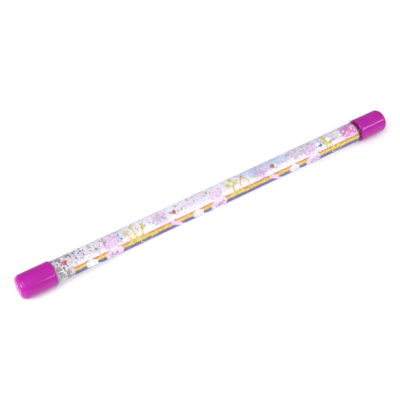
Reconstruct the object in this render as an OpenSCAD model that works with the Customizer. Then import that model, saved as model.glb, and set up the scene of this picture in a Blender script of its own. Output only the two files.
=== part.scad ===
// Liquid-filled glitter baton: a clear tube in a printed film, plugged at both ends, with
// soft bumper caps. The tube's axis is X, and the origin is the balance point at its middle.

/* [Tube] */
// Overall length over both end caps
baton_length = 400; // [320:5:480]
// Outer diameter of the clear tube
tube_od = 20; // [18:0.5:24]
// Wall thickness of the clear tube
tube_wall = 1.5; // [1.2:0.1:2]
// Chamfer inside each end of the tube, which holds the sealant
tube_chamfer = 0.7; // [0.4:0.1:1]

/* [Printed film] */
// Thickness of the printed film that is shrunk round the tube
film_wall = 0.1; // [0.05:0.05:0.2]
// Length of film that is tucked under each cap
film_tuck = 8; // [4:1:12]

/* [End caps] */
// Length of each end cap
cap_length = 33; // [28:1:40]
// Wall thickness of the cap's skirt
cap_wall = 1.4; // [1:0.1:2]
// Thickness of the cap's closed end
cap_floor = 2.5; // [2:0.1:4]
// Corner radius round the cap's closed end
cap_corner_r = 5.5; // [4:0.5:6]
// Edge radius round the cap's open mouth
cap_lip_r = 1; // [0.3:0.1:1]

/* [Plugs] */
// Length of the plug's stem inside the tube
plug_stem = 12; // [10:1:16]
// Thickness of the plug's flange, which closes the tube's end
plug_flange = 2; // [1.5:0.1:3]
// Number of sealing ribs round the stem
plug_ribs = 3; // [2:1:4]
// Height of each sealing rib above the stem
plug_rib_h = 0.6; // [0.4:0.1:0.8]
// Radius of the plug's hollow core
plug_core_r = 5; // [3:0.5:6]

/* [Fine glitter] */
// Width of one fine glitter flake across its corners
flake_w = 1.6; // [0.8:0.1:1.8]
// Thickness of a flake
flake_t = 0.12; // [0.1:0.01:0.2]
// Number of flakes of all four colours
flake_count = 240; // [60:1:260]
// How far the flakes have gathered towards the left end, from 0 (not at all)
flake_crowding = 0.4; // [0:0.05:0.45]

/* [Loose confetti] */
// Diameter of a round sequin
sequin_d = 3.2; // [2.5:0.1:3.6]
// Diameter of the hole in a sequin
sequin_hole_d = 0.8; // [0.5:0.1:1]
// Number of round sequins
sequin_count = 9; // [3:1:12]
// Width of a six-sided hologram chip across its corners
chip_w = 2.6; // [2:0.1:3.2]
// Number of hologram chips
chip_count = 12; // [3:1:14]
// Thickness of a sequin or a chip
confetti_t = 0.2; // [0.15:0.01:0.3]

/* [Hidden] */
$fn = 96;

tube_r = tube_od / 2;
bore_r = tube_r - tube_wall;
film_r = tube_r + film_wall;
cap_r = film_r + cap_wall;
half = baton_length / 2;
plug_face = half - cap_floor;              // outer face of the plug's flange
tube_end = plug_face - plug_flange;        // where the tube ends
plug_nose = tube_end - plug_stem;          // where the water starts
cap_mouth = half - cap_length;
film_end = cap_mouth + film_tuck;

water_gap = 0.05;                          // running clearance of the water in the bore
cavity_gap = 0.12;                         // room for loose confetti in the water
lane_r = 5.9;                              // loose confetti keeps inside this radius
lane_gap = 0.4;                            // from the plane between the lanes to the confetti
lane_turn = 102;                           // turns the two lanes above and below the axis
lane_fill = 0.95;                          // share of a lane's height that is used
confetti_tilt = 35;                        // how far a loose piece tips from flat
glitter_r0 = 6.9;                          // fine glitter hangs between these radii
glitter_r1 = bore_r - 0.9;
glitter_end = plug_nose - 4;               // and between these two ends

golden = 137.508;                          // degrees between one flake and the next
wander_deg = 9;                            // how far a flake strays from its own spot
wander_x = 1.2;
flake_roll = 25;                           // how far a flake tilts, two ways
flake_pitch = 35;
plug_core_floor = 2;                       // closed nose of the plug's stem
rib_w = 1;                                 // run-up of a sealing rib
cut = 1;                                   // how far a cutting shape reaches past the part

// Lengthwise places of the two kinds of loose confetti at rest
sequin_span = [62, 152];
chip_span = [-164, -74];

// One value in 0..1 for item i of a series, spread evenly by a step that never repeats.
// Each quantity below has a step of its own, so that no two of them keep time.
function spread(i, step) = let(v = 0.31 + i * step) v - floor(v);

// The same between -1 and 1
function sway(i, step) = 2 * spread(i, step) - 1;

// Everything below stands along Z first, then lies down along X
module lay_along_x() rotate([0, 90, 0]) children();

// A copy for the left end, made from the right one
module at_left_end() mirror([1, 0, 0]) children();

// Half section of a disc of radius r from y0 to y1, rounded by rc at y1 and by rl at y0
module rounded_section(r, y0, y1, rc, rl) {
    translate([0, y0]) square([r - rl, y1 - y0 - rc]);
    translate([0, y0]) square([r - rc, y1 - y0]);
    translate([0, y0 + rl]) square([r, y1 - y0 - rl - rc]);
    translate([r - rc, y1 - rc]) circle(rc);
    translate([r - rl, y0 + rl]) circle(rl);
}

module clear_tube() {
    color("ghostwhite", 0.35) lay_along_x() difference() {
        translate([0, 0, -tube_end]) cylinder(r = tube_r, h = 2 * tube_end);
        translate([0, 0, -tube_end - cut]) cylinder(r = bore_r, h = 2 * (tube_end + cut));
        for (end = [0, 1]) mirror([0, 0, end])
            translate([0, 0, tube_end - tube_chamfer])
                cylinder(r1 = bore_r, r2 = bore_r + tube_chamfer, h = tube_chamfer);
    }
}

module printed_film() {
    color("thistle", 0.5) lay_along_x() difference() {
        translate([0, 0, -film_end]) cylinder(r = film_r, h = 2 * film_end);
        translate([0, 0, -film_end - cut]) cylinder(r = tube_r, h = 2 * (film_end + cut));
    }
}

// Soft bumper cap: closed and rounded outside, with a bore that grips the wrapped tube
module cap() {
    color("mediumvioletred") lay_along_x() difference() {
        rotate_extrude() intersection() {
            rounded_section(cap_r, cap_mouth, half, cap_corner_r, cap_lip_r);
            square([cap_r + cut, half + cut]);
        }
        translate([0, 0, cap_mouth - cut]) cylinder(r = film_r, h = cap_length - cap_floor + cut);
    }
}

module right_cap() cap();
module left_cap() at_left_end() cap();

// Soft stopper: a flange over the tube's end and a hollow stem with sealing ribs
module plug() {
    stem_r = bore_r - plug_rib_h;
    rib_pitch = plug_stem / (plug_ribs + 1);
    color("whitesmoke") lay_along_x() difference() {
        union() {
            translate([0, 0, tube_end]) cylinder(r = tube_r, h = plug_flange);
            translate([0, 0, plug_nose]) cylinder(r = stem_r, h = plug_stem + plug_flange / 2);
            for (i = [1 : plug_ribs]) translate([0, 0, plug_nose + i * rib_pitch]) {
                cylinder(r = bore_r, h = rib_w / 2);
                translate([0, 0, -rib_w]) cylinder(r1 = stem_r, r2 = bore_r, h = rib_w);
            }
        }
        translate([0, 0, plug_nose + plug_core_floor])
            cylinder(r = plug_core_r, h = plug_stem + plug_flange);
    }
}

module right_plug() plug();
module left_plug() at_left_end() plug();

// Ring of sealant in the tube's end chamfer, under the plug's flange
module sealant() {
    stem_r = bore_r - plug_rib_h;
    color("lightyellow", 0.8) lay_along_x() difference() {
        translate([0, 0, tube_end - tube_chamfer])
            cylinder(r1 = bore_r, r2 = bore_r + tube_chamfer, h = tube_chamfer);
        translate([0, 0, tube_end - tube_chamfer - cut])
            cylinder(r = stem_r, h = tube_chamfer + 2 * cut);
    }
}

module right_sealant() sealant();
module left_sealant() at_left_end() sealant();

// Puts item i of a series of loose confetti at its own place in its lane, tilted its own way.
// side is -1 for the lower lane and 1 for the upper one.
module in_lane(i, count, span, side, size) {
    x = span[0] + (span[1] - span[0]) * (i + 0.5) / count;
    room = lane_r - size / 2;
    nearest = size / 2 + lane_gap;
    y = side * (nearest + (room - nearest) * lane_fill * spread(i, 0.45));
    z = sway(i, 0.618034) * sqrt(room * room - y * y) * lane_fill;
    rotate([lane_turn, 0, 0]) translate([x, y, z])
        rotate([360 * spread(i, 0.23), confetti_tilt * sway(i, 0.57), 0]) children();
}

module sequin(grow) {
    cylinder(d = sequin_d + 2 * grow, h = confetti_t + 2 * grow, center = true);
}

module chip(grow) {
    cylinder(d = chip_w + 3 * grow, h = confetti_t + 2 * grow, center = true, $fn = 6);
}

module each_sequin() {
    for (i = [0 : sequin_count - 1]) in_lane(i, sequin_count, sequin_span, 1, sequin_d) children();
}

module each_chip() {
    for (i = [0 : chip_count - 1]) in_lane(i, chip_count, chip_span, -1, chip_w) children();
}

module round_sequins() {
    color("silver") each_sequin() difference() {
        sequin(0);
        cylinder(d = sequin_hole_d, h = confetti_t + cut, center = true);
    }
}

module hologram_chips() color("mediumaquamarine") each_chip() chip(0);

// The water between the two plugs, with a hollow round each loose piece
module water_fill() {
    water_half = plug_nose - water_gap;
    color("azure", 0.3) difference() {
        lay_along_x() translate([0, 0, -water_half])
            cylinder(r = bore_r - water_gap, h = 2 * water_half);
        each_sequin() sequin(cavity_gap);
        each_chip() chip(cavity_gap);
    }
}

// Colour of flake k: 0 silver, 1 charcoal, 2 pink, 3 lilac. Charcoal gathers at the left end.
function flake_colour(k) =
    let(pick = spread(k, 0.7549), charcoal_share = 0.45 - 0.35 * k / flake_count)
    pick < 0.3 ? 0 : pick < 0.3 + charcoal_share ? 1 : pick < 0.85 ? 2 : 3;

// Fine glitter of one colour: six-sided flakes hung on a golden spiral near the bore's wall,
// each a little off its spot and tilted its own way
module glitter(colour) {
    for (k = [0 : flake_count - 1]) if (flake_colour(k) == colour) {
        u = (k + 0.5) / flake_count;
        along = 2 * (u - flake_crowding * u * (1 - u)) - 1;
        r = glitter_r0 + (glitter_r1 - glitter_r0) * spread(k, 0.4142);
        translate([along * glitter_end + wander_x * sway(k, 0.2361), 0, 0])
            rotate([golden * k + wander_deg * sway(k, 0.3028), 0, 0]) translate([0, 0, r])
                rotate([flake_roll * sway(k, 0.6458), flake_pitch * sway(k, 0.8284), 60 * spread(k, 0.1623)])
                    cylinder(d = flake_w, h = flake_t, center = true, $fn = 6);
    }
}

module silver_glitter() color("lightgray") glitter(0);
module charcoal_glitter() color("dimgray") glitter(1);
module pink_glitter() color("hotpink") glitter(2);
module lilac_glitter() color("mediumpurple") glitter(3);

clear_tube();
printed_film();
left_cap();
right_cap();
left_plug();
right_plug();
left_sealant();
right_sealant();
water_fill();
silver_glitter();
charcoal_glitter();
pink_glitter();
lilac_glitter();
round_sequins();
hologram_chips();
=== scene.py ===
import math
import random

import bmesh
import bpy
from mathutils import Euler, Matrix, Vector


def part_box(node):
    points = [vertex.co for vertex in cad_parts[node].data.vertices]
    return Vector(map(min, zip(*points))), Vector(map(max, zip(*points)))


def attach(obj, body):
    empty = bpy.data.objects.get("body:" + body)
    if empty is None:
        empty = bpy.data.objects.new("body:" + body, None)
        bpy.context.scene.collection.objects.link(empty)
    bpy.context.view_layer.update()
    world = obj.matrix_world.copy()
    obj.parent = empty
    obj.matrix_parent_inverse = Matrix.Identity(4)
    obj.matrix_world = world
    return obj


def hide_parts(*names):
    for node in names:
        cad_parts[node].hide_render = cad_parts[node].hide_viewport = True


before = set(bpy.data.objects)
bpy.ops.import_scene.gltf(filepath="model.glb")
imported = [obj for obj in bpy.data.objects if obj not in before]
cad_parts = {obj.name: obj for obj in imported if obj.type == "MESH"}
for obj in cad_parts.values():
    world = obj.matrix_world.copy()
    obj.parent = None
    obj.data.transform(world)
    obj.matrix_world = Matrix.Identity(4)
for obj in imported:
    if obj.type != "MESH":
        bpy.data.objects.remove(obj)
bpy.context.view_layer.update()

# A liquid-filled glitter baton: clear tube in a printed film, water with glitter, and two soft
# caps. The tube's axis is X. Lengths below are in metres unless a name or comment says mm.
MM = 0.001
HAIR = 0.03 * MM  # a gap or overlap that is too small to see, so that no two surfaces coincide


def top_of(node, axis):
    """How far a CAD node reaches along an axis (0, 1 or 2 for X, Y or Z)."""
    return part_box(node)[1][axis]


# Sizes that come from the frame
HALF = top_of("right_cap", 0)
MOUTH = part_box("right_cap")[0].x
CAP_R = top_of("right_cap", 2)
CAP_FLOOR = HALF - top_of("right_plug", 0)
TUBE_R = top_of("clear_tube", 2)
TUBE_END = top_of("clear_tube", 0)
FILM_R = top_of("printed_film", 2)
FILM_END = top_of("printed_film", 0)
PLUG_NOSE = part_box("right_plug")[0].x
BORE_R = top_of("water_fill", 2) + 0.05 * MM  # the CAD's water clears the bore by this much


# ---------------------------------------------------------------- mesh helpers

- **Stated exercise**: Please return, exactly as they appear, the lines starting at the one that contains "clear_tube();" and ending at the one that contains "obj.parent = empty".

- **Exercise response**:
clear_tube();
printed_film();
left_cap();
right_cap();
left_plug();
right_plug();
left_sealant();
right_sealant();
water_fill();
silver_glitter();
charcoal_glitter();
pink_glitter();
lilac_glitter();
round_sequins();
hologram_chips();
=== scene.py ===
import math
import random

import bmesh
import bpy
from mathutils import Euler, Matrix, Vector


def part_box(node):
    points = [vertex.co for vertex in cad_parts[node].data.vertices]
    return Vector(map(min, zip(*points))), Vector(map(max, zip(*points)))


def attach(obj, body):
    empty = bpy.data.objects.get("body:" + body)
    if empty is None:
        empty = bpy.data.objects.new("body:" + body, None)
        bpy.context.scene.collection.objects.link(empty)
    bpy.context.view_layer.update()
    world = obj.matrix_world.copy()
    obj.parent = empty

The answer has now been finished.